Matt Orlando has worked with some of the biggest names in the business: Eric Ripert, Raymond Blanc, Heston Blumenthal, Thomas Keller and René Redzepi. But as a chef committed to excellence in sustainability, he has made a name for himself. His Amass restaurant in Copenhagen is setting the benchmark for social and environmental responsibility, and Orlando is showing the world how food waste can be delicious.
The Californian chef’s journey from the kitchens of San Diego to owning his own restaurant in Copenhagen is a fascinating one, not least because of the calibre of chefs that have influenced him along the way. He spent time in New York with the James Beard award-winning chef Charlie Palmer at Aureole, before joining Eric Ripert’s three-Michelin star restaurant Le Bernardin. In pursuit of further development he moved to England to work at Le Manoir aux Quat’Saisons with Raymond Blanc, and then joined Blumenthal at The Fat Duck.
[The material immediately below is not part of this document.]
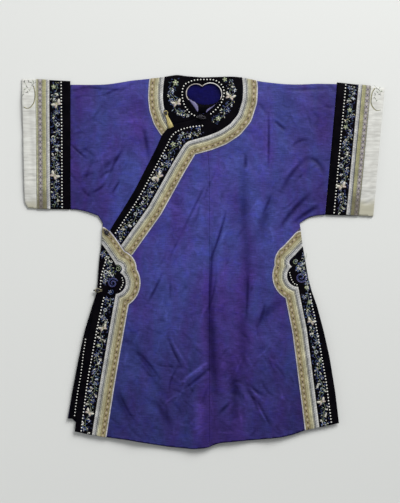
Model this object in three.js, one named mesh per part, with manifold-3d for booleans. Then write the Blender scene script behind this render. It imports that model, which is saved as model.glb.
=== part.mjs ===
// A woman's side-fastening silk robe, laid flat with its front up, in millimetres.
// The shoulders lie towards +Y, the hem towards -Y, and the back rests on z = 0.
// The wearer's right side is at -X: there the outer front crosses over and fastens.

import * as THREE from "three";
import { mergeVertices } from "three/addons/utils/BufferGeometryUtils.js";
import Module from "manifold-3d";

const wasm = await Module();
wasm.setup();

// Walls and gaps
const silk = 1.6; // lined silk of the body and sleeves
const trim = 1.2; // satin borders and woven ribbons, sewn on top
const piping = 2.4; // rolled edge of the neck hole
const layGap = 0.35; // between layers that lie on each other
const seamGap = 0.3; // between pieces that meet edge to edge
const overlapLift = silk + layGap; // the outer front rides this much over the inner front

// How the laid robe stands off the table
const loft = 6; // the front stays this far above its lowest lie
const loftReach = 46; // and comes down over this distance to a joined edge
const overlapFull = { x: 40, y: 445 }; // the inner front lies below, up to here
const overlapNone = { x: 125, y: 515 };
const cell = { x: 20, y: 40 }; // grid on which the lie of the cloth is worked out
const half = { x: 540, y: 560 };
const farX = 700; // cutting shapes run out to here, past every edge
const farY = 700;
const cutLow = -5; // and from here to here in height
const cutHigh = 60;
const pastEdge = 8; // a hollow's cutting shape runs this far out of an open edge

// Ribbons along every border
const silverWidth = 14.5;
const goldWidth = 29;
const ribbonsWidth = silverWidth + goldWidth;
const discSides = 28; // sides of the round heads
const simplifyWithin = 0.01; // faces closer to flat than this are joined

// Top of the shoulders and sleeves, from the wearer's right cuff to the left one
const shoulder = [
  { x: -385.7, y: 514.5 },
  { x: -328, y: 514 },
  { x: -280, y: 515 },
  { x: -241, y: 521 },
  { x: -206, y: 527 },
  { x: -131, y: 534 },
  { x: -76, y: 543 },
  { x: -50, y: 539 },
  { x: -2, y: 535.5 },
  { x: 84, y: 538 },
  { x: 116, y: 535 },
  { x: 164, y: 524 },
  { x: 237, y: 516 },
  { x: 280, y: 515 },
  { x: 333, y: 517.5 },
  { x: 389, y: 516.5 },
];

// Underside of the sleeves, out from the armholes
const sleeveRightBelow = [
  { x: -385.7, y: 152 },
  { x: -363, y: 151.5 },
  { x: -334, y: 144 },
  { x: -305, y: 133 },
  { x: -292, y: 112 },
];
const sleeveLeftBelow = [
  { x: 281, y: 112 },
  { x: 310, y: 131 },
  { x: 345, y: 136 },
  { x: 355, y: 136 },
];

// Sides of the body from the armholes down; below the slit tops the edges are free.
// "inner" is the edge of the inner front, which shows past the outer one.
const slitTop = -85;
const sides = [
  { y: 112, right: -292, left: 281, inner: -292 },
  { y: 60, right: -294, left: 287, inner: -294 },
  { y: 0, right: -302, left: 297, inner: -302 },
  { y: -45, right: -305, left: 305, inner: -305 },
  { y: slitTop, right: -308, left: 315, inner: -308 },
  { y: -130, right: -316, left: 331, inner: -322 },
  { y: -200, right: -330, left: 349.5, inner: -343.5 },
  { y: -280, right: -344.5, left: 367.5, inner: -361 },
  { y: -380, right: -360, left: 383.5, inner: -380 },
];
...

It was here that he met René Redzepi, and his career took a pivotal turn.
Redzepi offered Orlando a sous chef role at Noma, where he was to stay for two years, learning the fundamentals of the New Nordic Cuisine, before heading back to New York to join Thomas Keller at Per Se. Three years later, Orlando was back in the kitchen at Noma, this time as head chef. But in July 2013 Orlando branched off in his own direction and opened Amass in a former warehouse on the outskirts of Copenhagen. It was the moment his whole career had been building up to.
The waterfront restaurant in Refshaleøen has its own garden, which grows herbs and vegetables, and informs much of the kitchen’s creative output. The menu at Amass was a celebration of foraging and nose-to-tail cooking, but it took time to develop its own unique character. Following a successful but hectic first six-months Orlando had a three-week break, during which he began to think seriously about responsibility. It set him on a mission to drastically reduce his restaurant’s carbon footprint, and within five years Amass had managed to reduce the amount of food it wastes by 75 per cent. It is now fully certified organic, ensuring at least 90 per cent of its food and drink is organic and pesticide free.
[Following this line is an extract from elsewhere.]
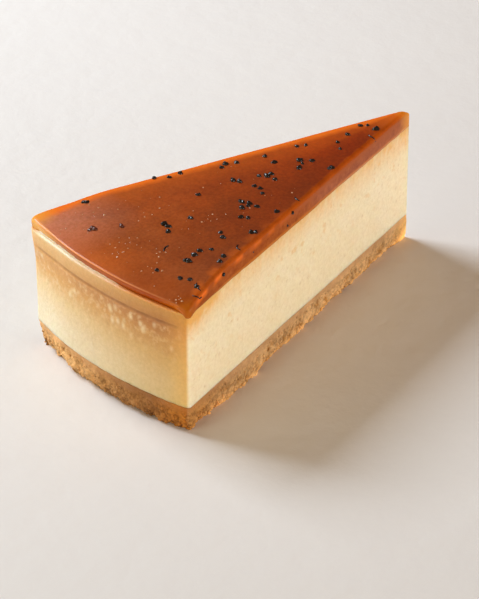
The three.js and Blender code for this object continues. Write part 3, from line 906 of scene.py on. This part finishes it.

What would normally be considered food by-products have become products in their own right at Amass. Discarded herbs from the garden are dried, powdered, made into a paste, dried again and turned into green sheets of ‘garden nori’ like Japanese seaweed. Coffee grounds are added to kombucha and sugar to make coffee vinegar, which is then used in a range of dishes, from beet jerky to egg-white marshmallows (egg-whites are another ingredients that many kitchens discard).
The menu changes constantly with the seasons, the availability of produce, and whatever new innovations the chefs have created. Diners might expect to find a dish like roasted chicken skins with smoked fish stock, salted plum, radish and Lady’s Smock on the menu. Or perhaps some fermented potato bread with sunflower seeds, onion and black pepper. But Amass is less about signature dishes than signature ingredients. The kimchi here is made from fermented carrot skins and stems. Leftover curds are blended with koji barley, salt and lactate bacteria to make yoghurt miso. The pulp leftover from almond milk is blended with water and a little xanthan gum to make almond ricotta. And there are garums made with a range of cast offs, from egg whites to turbot roe. There’s only one rule: everything has to be delicious.
Orlando’s latest venture is a foray into the world of beer and brewing. Broaden & Build in Copenhagen is a bar and craft brewery with a progressive approach to pairing food with beer. With ales and stouts made with waste products like coffee grinds and parsnip peel, sustainability is central to the brewing process, and the end result is all about flavour. But sustainability and flavour is central to Matt Orlando’s philosophy, and the journey that took him through some of the world’s best kitchens has only just begun.